Sanat bir toplum için çok önemli, kültürümüzün aktarılması için çok önemli. Algılarımızın her zaman açık olması, toplumsal olarak daha sağlam bir yerde durabilmemiz için sadece tiyatro değil sanat çok önemli ve sanata hiçbir şekilde yeterli destek verilmiyor. Bu konuda bir politika göremiyoruz, biz sadece sesimizi duyurmaya çalışıyoruz. Hâlâ vergiler alınmaya devam ediyor. Stopaj vergileri alınıyor tiyatrolardan ve tiyatrolar art arda kapanıyor. O tiyatrolarda olan emekçiler var. İnsanlar çok zor durumda. Anlıyorum ülke olarak çok zor durumdayız ama bu konuda destekleyici bir politikanın olmaması çok üzücü."

"BEKLENTİM GERÇEKTEN MAĞDUR OLAN HERKESLE İLGİLİ"

Tiyatro ve sinema oyuncusu Yetkin Dikinciler ise önümüzdeki günlerde yaz mevsimi nedeniyle açık hava tiyatrolarının ve konserlerinin yapılabileceğini söyledi. Dikinciler, şunları söyledi:

"Gönül, hayatımızda bir denge istiyor. Tedbirleri alırken, tedbirlerin insan yaşamı için olduğunu düşünürken; insan yaşamını ıskalamamak da gerekiyor. Yani insanların yaşamına devam edebilmesini de korumak, kollamak gerekiyor. Bunların çareleri sivil toplum örgütleri, dernekler, vakıflar tarafından dile getiriliyor. Bunların otorite tarafından dikkate alınması da en büyük beklenti. Bunlardan en önemlisi de madem yolculuklarda, AVM'lerde insanlar bir araya gelebiliyor; neden belirli kurallarla insanların sağlığını tehlikeye atmadan sahnelerde, konserlerde de bir araya gelinmesin.

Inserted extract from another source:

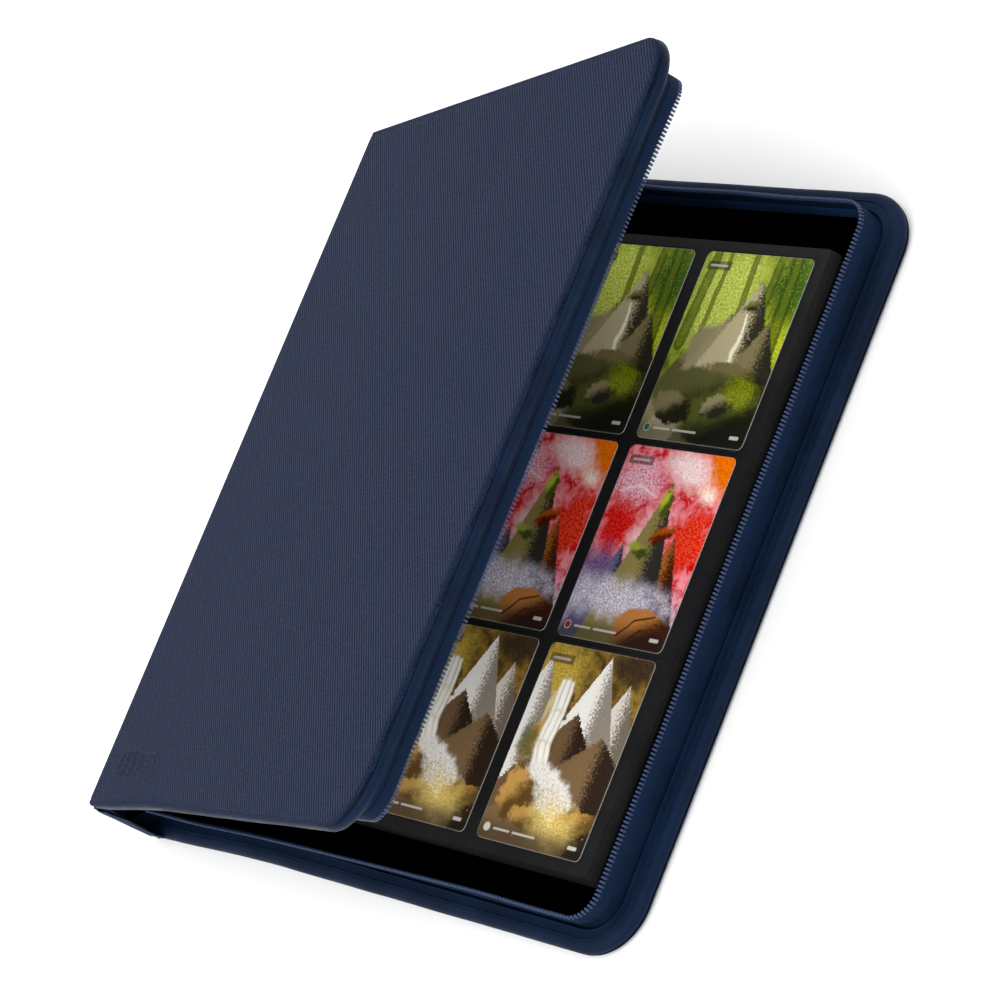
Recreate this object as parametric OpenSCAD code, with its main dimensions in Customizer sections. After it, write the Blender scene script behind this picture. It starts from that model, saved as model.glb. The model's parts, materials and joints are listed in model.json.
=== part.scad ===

Görünen o ki önümüz yaz, açık havayla bunun önü açılabilir. Kapalı alanlarda toplanmanın tehlikesinden bahsediyoruz ama açık havalar bunun açılışının öncüsü olabilir. Bir de varsak birlikte varız, bu birlikteliği unutmamak gerekiyor. Sadece sanat açısından da bakmayın. Her türlü emek açısından bakarsak sadece sahneler değil; insanların küçük, orta ölçekli, büyük işletmeleri var. Bunlardan gece hayatını sürdürmek zorunda olanlar var. Her türlü emeğin yanında olmak, olabilmek en büyük beklentimiz. Örneğin bir aktör televizyonda, sinemada yer alıyorsa; tiyatroda sahneye çıktığında o fiziki oluşumun sağında, solunda, arkasında gerçekten onlarca insan var. Aynı şey konserler için de geçerli ve bunlara hizmet veren tedarik sektörü için de aynı şekilde. Bunlar durduğunda, dalga dalga bu çevrenin de hayatı durmuş oluyor. Topyekûn düşünmek gerekiyor. Bir sanat üreticisi olarak, oyuncu olarak beklentim sadece kendi iş kolum üzerine değil, gerçekten mağdur olan herkesle ilgili."